Source: 7.mp4 (~38 min)

from langchain_community.document_loaders import PyPDFLoader
from langchain_text_splitters import RecursiveCharacterTextSplitter
from langchain_openai import OpenAIEmbeddings
from langchain_community.vectorstores import FAISS
from langchain.chains import RetrievalQA
from langchain_openai import ChatOpenAI

loader = PyPDFLoader("report.pdf")
splits = RecursiveCharacterTextSplitter(chunk_size=800, chunk_overlap=100).split_documents(loader.load())
vectorstore = FAISS.from_documents(splits, OpenAIEmbeddings(model="text-embedding-3-small"))
qa = RetrievalQA.from_chain_type(
    llm=ChatOpenAI(model="deepseek-chat", temperature=0),
    chain_type="stuff",
    retriever=vectorstore.as_retriever(search_kwargs={"k": 4}),
    return_source_documents=True,
)
result = qa.invoke({"query": "What are the key findings?"})
print(result["result"])

chain_type: stuff (<4 chunks), map_reduce (many), refine (sequential), map_rerank (score).

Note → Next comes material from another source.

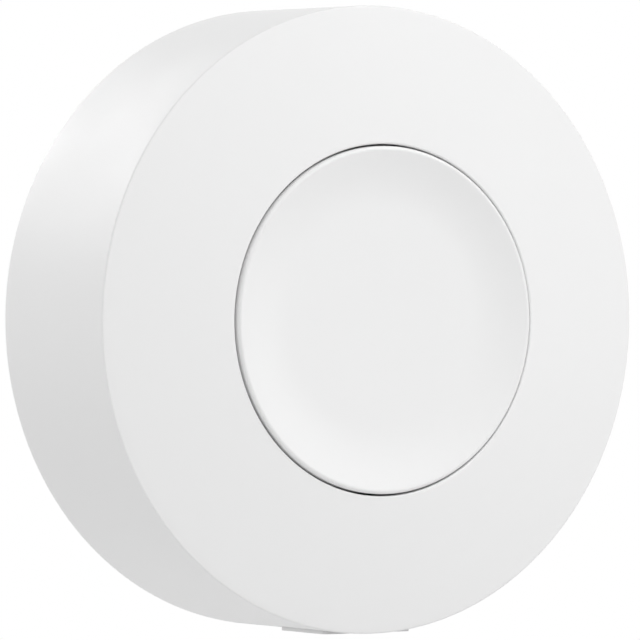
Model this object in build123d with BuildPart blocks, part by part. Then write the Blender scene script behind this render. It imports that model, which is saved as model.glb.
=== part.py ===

9. Episode 8: Hands-on Advanced Search Agent

Source: 8.mp4 (~53 min)

from langchain.agents import tool, initialize_agent, AgentType

@tool
def get_stock_price(symbol: str) -> str:
    """Get current stock price. Input: ticker like AAPL, TSLA."""
    prices = {"AAPL": "189.30", "TSLA": "242.84"}
    return prices.get(symbol.upper(), f"Symbol {symbol} not found")

agent = initialize_agent([get_stock_price], llm, agent=AgentType.ZERO_SHOT_REACT_DESCRIPTION, verbose=True)
agent.run("What's Apple's stock price?")

Key: tool's docstring IS what the Agent reads to decide when to use it.

10. Episode 9: Retrospective & Best Practices

Source: 9.mp4 (~20 min)

Production Checklist

Security: Never expose keys in prompts. Sandbox agent execution.
Performance: Cache embeddings. Persistent vector stores (Chroma/Pinecone).
Cost: Cheap models first. Set max_iterations. Cache deterministic responses.
Observability: LangSmith tracing. Log token consumption.

API Migration (2 Years)

Old	New
`langchain.llms.OpenAI`	`langchain_openai.ChatOpenAI`
`llm.predict("text")`	`llm.invoke([HumanMessage("text")])`
`Chain.run(input)`	`Chain.invoke({"key": value})`

11. Appendix: Troubleshooting

Error	Solution
`ModuleNotFoundError: langchain.llms`	Use `langchain-openai`
`jupyter-lab` not found	Add Scripts to PATH
DeepSeek 401	Check `.env` API key
Agent infinite loop	Improve tool docstrings, set max_iterations
FAISS OOM	Switch to Chroma or Pinecone

Learning Path

Week 1: Hello World → Week 2: Prompts → Week 3: RAG → Week 4: Agent + Tools → Ongoing: Docs

Epilogue

LangChain's core philosophy — modular, composable, engineered — endures. Package names change; architectural patterns don't.

The most valuable thing LangChain offers isn't its code — it's the paradigm of composing LLM applications like building blocks.

Disclaimer: Code adapted for LangChain latest API (2025-2026). Images from original tutorial screenshots for educational reference only.